Written problem:
Word for word, restate every line of the listing that follows.

Supplied information:
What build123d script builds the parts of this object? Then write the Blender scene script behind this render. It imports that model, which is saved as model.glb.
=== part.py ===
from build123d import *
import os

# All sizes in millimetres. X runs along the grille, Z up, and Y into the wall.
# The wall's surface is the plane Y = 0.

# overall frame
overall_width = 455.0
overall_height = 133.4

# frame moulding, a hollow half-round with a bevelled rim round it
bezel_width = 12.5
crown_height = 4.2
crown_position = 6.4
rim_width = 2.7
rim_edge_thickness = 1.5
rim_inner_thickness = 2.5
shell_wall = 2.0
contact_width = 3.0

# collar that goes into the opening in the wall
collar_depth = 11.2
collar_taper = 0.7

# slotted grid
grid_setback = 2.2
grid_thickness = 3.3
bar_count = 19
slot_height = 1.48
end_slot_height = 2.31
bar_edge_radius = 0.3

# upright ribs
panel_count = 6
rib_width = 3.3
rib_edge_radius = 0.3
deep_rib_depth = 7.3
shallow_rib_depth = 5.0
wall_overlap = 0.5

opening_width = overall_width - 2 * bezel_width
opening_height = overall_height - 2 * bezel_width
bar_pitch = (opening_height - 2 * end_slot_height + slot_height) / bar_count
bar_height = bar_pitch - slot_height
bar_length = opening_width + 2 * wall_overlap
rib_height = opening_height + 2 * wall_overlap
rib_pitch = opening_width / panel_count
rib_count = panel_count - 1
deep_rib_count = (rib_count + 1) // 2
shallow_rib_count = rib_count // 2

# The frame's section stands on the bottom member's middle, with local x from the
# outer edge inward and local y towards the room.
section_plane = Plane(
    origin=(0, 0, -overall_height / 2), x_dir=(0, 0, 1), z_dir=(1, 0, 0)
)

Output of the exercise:
What build123d script builds the parts of this object? Then write the Blender scene script behind this render. It imports that model, which is saved as model.glb.
=== part.py ===
from build123d import *
import os

# All sizes in millimetres. X runs along the grille, Z up, and Y into the wall.
# The wall's surface is the plane Y = 0.

# overall frame
overall_width = 455.0
overall_height = 133.4

# frame moulding, a hollow half-round with a bevelled rim round it
bezel_width = 12.5
crown_height = 4.2
crown_position = 6.4
rim_width = 2.7
rim_edge_thickness = 1.5
rim_inner_thickness = 2.5
shell_wall = 2.0
contact_width = 3.0

# collar that goes into the opening in the wall
collar_depth = 11.2
collar_taper = 0.7

# slotted grid
grid_setback = 2.2
grid_thickness = 3.3
bar_count = 19
slot_height = 1.48
end_slot_height = 2.31
bar_edge_radius = 0.3

# upright ribs
panel_count = 6
rib_width = 3.3
rib_edge_radius = 0.3
deep_rib_depth = 7.3
shallow_rib_depth = 5.0
wall_overlap = 0.5

opening_width = overall_width - 2 * bezel_width
opening_height = overall_height - 2 * bezel_width
bar_pitch = (opening_height - 2 * end_slot_height + slot_height) / bar_count
bar_height = bar_pitch - slot_height
bar_length = opening_width + 2 * wall_overlap
rib_height = opening_height + 2 * wall_overlap
rib_pitch = opening_width / panel_count
rib_count = panel_count - 1
deep_rib_count = (rib_count + 1) // 2
shallow_rib_count = rib_count // 2

# The frame's section stands on the bottom member's middle, with local x from the
# outer edge inward and local y towards the room.
section_plane = Plane(
    origin=(0, 0, -overall_height / 2), x_dir=(0, 0, 1), z_dir=(1, 0, 0)
)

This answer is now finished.